> [PROBLEM DETAILS]: The listing below should be written out exactly; please include all of it.

> [COLLECTED DATA]:

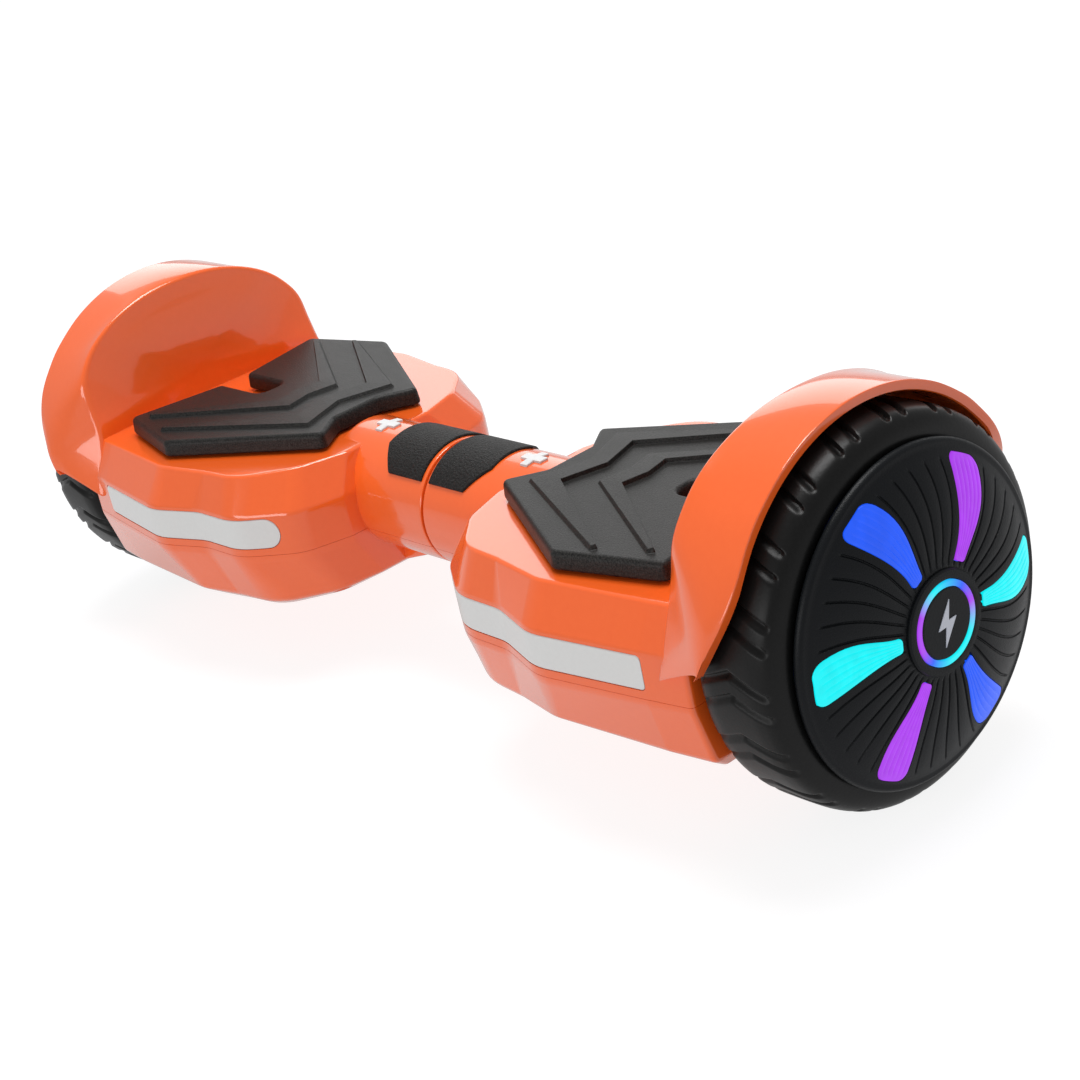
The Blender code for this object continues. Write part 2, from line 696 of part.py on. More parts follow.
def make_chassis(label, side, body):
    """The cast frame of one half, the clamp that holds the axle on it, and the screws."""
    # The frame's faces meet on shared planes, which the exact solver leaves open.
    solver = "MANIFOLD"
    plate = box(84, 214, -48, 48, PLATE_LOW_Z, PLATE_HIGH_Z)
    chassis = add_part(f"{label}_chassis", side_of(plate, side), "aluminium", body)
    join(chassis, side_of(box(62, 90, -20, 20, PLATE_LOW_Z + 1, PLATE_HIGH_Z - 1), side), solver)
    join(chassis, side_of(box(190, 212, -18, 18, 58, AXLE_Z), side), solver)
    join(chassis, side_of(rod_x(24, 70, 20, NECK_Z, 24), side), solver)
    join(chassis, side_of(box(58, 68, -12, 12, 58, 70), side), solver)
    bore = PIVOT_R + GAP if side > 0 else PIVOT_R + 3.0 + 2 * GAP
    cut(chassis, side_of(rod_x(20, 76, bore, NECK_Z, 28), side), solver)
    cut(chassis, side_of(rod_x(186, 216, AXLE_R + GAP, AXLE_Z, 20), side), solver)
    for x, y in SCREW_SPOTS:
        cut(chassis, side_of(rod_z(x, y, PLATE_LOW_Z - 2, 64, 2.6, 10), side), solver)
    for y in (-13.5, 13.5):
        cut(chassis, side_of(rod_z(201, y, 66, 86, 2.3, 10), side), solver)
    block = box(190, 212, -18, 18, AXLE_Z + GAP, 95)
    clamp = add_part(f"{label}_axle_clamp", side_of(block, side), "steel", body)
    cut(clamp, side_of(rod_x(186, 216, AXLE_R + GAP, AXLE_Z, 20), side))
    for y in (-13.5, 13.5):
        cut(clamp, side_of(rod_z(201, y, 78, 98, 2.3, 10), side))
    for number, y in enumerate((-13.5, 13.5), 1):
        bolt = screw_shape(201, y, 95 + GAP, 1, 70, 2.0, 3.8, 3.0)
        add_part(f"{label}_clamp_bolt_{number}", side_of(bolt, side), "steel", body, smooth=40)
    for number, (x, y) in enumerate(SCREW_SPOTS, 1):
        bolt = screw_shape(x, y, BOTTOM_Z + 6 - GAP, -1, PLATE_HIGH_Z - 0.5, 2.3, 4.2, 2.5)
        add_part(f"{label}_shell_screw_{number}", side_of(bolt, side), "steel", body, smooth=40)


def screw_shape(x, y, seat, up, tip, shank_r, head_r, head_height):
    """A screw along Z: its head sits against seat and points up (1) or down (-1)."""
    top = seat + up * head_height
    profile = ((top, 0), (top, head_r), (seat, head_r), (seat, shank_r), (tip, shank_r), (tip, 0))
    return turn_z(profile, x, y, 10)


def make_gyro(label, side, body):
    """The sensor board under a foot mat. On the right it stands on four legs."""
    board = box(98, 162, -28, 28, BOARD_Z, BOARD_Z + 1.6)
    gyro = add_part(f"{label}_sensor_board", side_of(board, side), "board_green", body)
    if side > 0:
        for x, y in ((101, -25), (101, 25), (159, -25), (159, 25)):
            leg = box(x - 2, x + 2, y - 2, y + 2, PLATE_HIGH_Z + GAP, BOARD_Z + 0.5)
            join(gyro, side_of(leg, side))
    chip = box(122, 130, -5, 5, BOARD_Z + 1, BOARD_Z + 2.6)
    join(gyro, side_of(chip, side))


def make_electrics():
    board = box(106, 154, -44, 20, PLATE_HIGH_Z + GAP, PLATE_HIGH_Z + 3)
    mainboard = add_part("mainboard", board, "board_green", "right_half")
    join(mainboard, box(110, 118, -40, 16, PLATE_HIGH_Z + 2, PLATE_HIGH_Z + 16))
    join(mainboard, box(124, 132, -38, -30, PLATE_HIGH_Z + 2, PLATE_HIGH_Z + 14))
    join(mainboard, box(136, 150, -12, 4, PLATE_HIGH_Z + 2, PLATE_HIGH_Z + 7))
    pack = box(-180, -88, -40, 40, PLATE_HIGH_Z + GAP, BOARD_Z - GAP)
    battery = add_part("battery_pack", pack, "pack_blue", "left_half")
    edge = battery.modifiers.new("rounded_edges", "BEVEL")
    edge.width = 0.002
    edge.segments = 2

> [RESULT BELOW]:
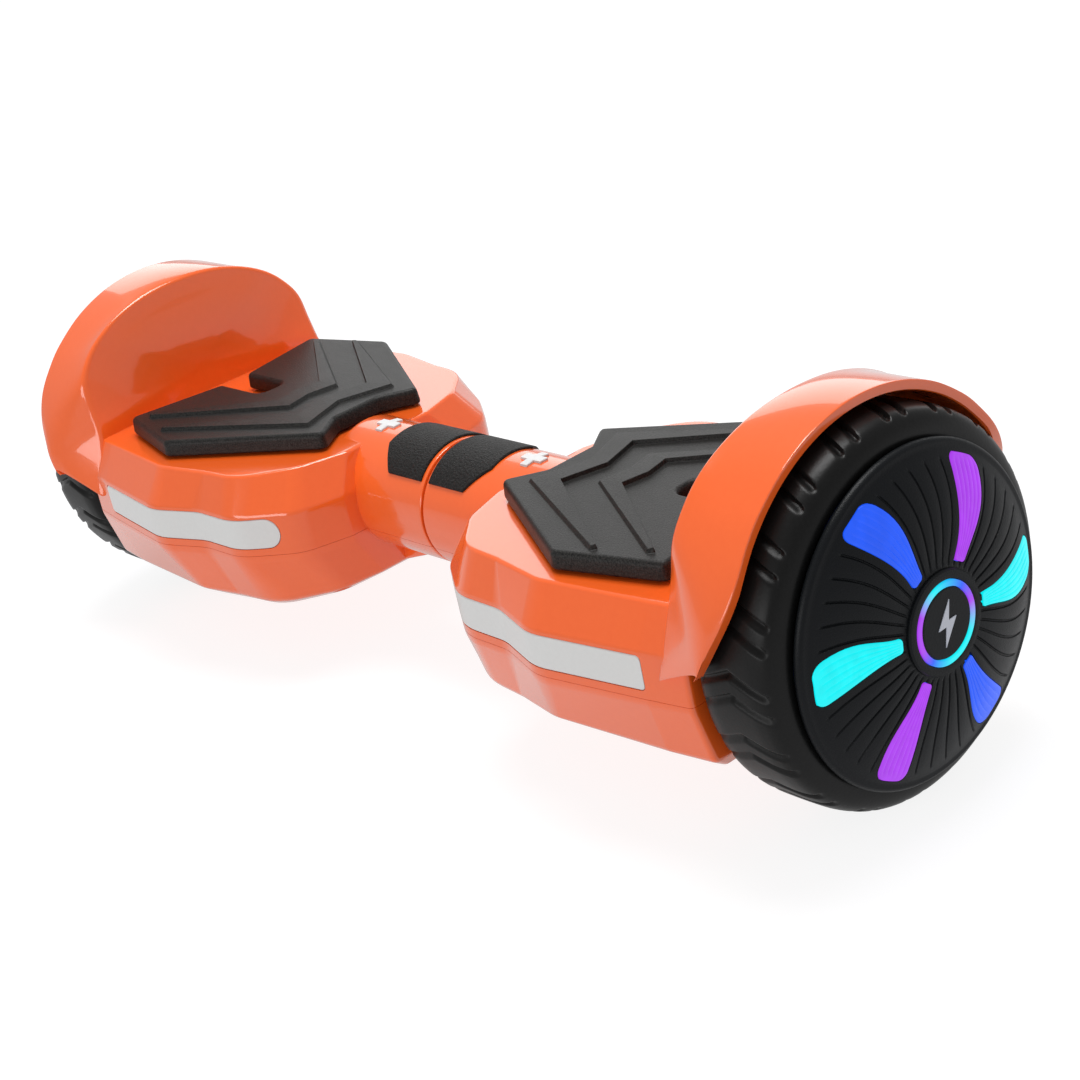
The Blender code for this object continues. Write part 2, from line 696 of part.py on. More parts follow.
def make_chassis(label, side, body):
    """The cast frame of one half, the clamp that holds the axle on it, and the screws."""
    # The frame's faces meet on shared planes, which the exact solver leaves open.
    solver = "MANIFOLD"
    plate = box(84, 214, -48, 48, PLATE_LOW_Z, PLATE_HIGH_Z)
    chassis = add_part(f"{label}_chassis", side_of(plate, side), "aluminium", body)
    join(chassis, side_of(box(62, 90, -20, 20, PLATE_LOW_Z + 1, PLATE_HIGH_Z - 1), side), solver)
    join(chassis, side_of(box(190, 212, -18, 18, 58, AXLE_Z), side), solver)
    join(chassis, side_of(rod_x(24, 70, 20, NECK_Z, 24), side), solver)
    join(chassis, side_of(box(58, 68, -12, 12, 58, 70), side), solver)
    bore = PIVOT_R + GAP if side > 0 else PIVOT_R + 3.0 + 2 * GAP
    cut(chassis, side_of(rod_x(20, 76, bore, NECK_Z, 28), side), solver)
    cut(chassis, side_of(rod_x(186, 216, AXLE_R + GAP, AXLE_Z, 20), side), solver)
    for x, y in SCREW_SPOTS:
        cut(chassis, side_of(rod_z(x, y, PLATE_LOW_Z - 2, 64, 2.6, 10), side), solver)
    for y in (-13.5, 13.5):
        cut(chassis, side_of(rod_z(201, y, 66, 86, 2.3, 10), side), solver)
    block = box(190, 212, -18, 18, AXLE_Z + GAP, 95)
    clamp = add_part(f"{label}_axle_clamp", side_of(block, side), "steel", body)
    cut(clamp, side_of(rod_x(186, 216, AXLE_R + GAP, AXLE_Z, 20), side))
    for y in (-13.5, 13.5):
        cut(clamp, side_of(rod_z(201, y, 78, 98, 2.3, 10), side))
    for number, y in enumerate((-13.5, 13.5), 1):
        bolt = screw_shape(201, y, 95 + GAP, 1, 70, 2.0, 3.8, 3.0)
        add_part(f"{label}_clamp_bolt_{number}", side_of(bolt, side), "steel", body, smooth=40)
    for number, (x, y) in enumerate(SCREW_SPOTS, 1):
        bolt = screw_shape(x, y, BOTTOM_Z + 6 - GAP, -1, PLATE_HIGH_Z - 0.5, 2.3, 4.2, 2.5)
        add_part(f"{label}_shell_screw_{number}", side_of(bolt, side), "steel", body, smooth=40)


def screw_shape(x, y, seat, up, tip, shank_r, head_r, head_height):
    """A screw along Z: its head sits against seat and points up (1) or down (-1)."""
    top = seat + up * head_height
    profile = ((top, 0), (top, head_r), (seat, head_r), (seat, shank_r), (tip, shank_r), (tip, 0))
    return turn_z(profile, x, y, 10)


def make_gyro(label, side, body):
    """The sensor board under a foot mat. On the right it stands on four legs."""
    board = box(98, 162, -28, 28, BOARD_Z, BOARD_Z + 1.6)
    gyro = add_part(f"{label}_sensor_board", side_of(board, side), "board_green", body)
    if side > 0:
        for x, y in ((101, -25), (101, 25), (159, -25), (159, 25)):
            leg = box(x - 2, x + 2, y - 2, y + 2, PLATE_HIGH_Z + GAP, BOARD_Z + 0.5)
            join(gyro, side_of(leg, side))
    chip = box(122, 130, -5, 5, BOARD_Z + 1, BOARD_Z + 2.6)
    join(gyro, side_of(chip, side))


def make_electrics():
    board = box(106, 154, -44, 20, PLATE_HIGH_Z + GAP, PLATE_HIGH_Z + 3)
    mainboard = add_part("mainboard", board, "board_green", "right_half")
    join(mainboard, box(110, 118, -40, 16, PLATE_HIGH_Z + 2, PLATE_HIGH_Z + 16))
    join(mainboard, box(124, 132, -38, -30, PLATE_HIGH_Z + 2, PLATE_HIGH_Z + 14))
    join(mainboard, box(136, 150, -12, 4, PLATE_HIGH_Z + 2, PLATE_HIGH_Z + 7))
    pack = box(-180, -88, -40, 40, PLATE_HIGH_Z + GAP, BOARD_Z - GAP)
    battery = add_part("battery_pack", pack, "pack_blue", "left_half")
    edge = battery.modifiers.new("rounded_edges", "BEVEL")
    edge.width = 0.002
    edge.segments = 2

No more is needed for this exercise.